I don’t expect everyone to understand autism. I don’t even expect everyone to be comfortable with it. But I do expect tolerance. I do expect that you stick to your own business and don’t criticize what you can’t understand. It is hard enough without all of this input.

I don’t understand how people think that they can discipline the autism out of my son. Like them telling him to listen, will magically make all of his struggles go away. Like I have never told him to listen.

When you see someone acting strangely, spoiled, or whatever, do not assume that you know the whole story. Even if you do know some of the story, unless you are living it, you can’t understand it. This is true of so many things, not just autism.
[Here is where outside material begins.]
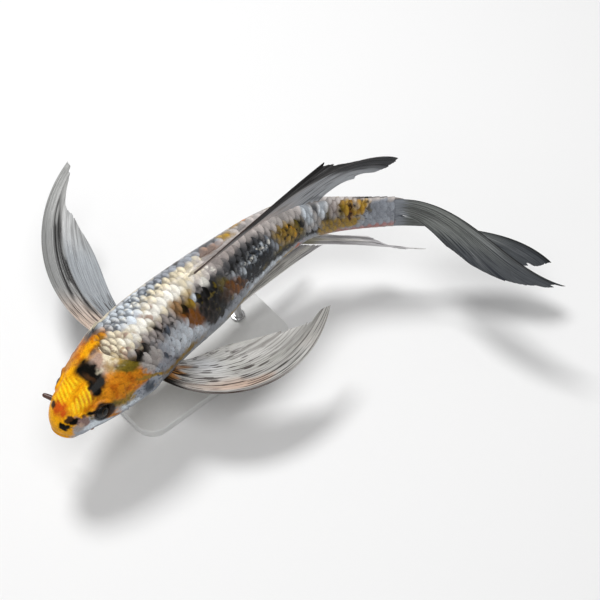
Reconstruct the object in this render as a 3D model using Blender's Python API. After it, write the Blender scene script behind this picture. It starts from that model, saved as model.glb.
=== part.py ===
"""Butterfly koi carp, life size, held by a plain two-rod display stand.

Metres, +Z up. The trunk lies along X with the snout towards -X, and the fish's left flank faces -Y.
The origin is the centre of the stand base's underside.
"""

import math

import bmesh
import bpy
from mathutils import Vector

MM = 0.001

# Driving dimensions of the fish
BODY_LENGTH = 334 * MM  # snout to the end of the tail stalk, along the spine
AXIS_HEIGHT = 80 * MM  # spine of the trunk above the floor
SNOUT = Vector((-142, -24, 0)) * MM  # where the spine starts, in plan
GAP = 0.35 * MM  # kept between neighbouring solids

# Spine heading in degrees from +X, and its height over the trunk's axis in mm, by share of body length
HEADING = (
    (0.00, 9), (0.08, 11), (0.18, 10), (0.30, 7), (0.42, 3), (0.55, 8), (0.66, 1), (0.75, -9),
    (0.82, -32), (0.90, -38), (1.00, -41),
)
RISE = ((0.00, -7), (0.10, -4), (0.24, -1), (0.40, 0), (0.75, 0), (1.00, 2))

# Half width, height over the spine and depth under it, in mm, by share of body length
HALF_WIDTH = (
    (0.00, 15.0), (0.05, 17.5), (0.09, 22.5), (0.155, 28.3), (0.23, 31.0), (0.34, 28.6), (0.47, 25.8),
    (0.59, 20.4), (0.70, 16.8), (0.79, 13.0), (0.86, 10.4), (0.92, 8.6), (1.00, 5.0),
)
HEIGHT = (
    (0.00, 13.5), (0.05, 17.5), (0.09, 22.0), (0.155, 28.0), (0.23, 33.5), (0.34, 38.0), (0.47, 39.0),
    (0.59, 34.0), (0.70, 27.5), (0.79, 21.5), (0.86, 18.4), (0.92, 17.4), (1.00, 18.5),
)
DEPTH = (
    (0.00, 12.5), (0.05, 16.5), (0.09, 20.0), (0.155, 26.0), (0.23, 32.0), (0.34, 37.5), (0.47, 38.5),
    (0.59, 34.0), (0.70, 27.5), (0.79, 21.5), (0.86, 18.2), (0.92, 17.2), (1.00, 18.0),
)
SQUARENESS = ((0.00, 2.2), (0.10, 2.35), (0.25, 2.25), (0.45, 2.05), (1.00, 2.0))  # 2 is an ellipse
NOSE_SHARE = 0.05  # the share of the body length that rounds off the snout

# Where the body is parted: the cut's place on the back and how far further aft it lies on the flanks
HEAD_END, HEAD_BULGE = 0.168, 0.082
TRUNK_SPLIT = 0.55
STALK_START = 0.80

AROUND = 30
HEAD_RINGS, FRONT_RINGS, REAR_RINGS, STALK_RINGS = 12, 9, 10, 6

# Head details, placed by share of body length and angle from the back's ridge
EYE_SHARE, EYE_ANGLE, EYE_RADIUS, EYE_DEPTH = 0.091, math.radians(76), 6.3 * MM, 4.2 * MM
GILL_CENTRE, GILL_AHEAD, GILL_RIM = 0.180, 0.042, 0.010
GILL_ANGLE, GILL_SWEEP = math.radians(98), math.radians(46)
GILL_PROUD, GILL_THICK = 0.5 * MM, 2.6 * MM
# The lower jaw's block from the side, in mm aft of and over the snout, its middle and half its width
JAW_OUTLINE = ((-6, -6), (11, -7.5), (24, -13.5), (37, -45), (-6, -45))
JAW_MIDDLE, JAW_REACH = (12, -30), 32

# Barbels: side of the fish, share, angle, length, root radius, (heading, pitch) at the root and at the tip
BARBELS = {
    "barbel_right": (-1, 0.066, 118, 16 * MM, 2.2 * MM, (102, -4), (124, 10)),
    "barbel_left": (1, 0.066, 130, 15 * MM, 2.1 * MM, (70, -62), (40, -40)),
    "lip_barbel_right": (-1, 0.034, 128, 6 * MM, 1.2 * MM, (120, -60), (100, -75)),
    "lip_barbel_left": (1, 0.034, 134, 6 * MM, 1.2 * MM, (60, -70), (50, -60)),
}

# Each fin: base gives the (share of body length, degrees from the ridge) of its first and last ray, and a
# row of rays gives u from 0 to 1 across the fin, the length in mm, and heading and pitch in degrees at the
# ray's root, middle and tip.
DORSAL = {
    "base": ((0.425, 8), (0.815, 2)),
    "rays": (
        (0.00, 133, -9, 26, -8, 26, 0, 8),
        (0.12, 126, -14, 25, -10, 26, -5, 5),
        (0.30, 133, -8, 20, -15, 25, -36, 8),
        (0.55, 125, -14, 20, -23, 29, -48, 0),
        (0.80, 82, -20, 20, -30, 34, -58, -2),
        (1.00, 39, -10, 38, -34, 46, -42, 18),
    ),
}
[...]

Autism is not what you see on tv only. It’s not just quirky with savant like skills. It is a very real disability that affects so many other things. For E this includes, basic motor skills, drooling and spitting, aversions to clothing, inability to regulate emotions or basic executive functions. Anxiety, ocd, adhd. He also has seizures, very common with autism. Partials. When he comes out of them, often times he’s scared. He just was stuck in this seizure unable to move so he’ll cry out. He’s not just being bratty.

I love my son fiercely and will protect him at all costs. Spread awareness. If you’re with someone who is making judgements, speak up. If you find yourself making assumptions, remember there’s always more to the story. The child might seem bratty but maybe just maybe, there’s more you don’t understand.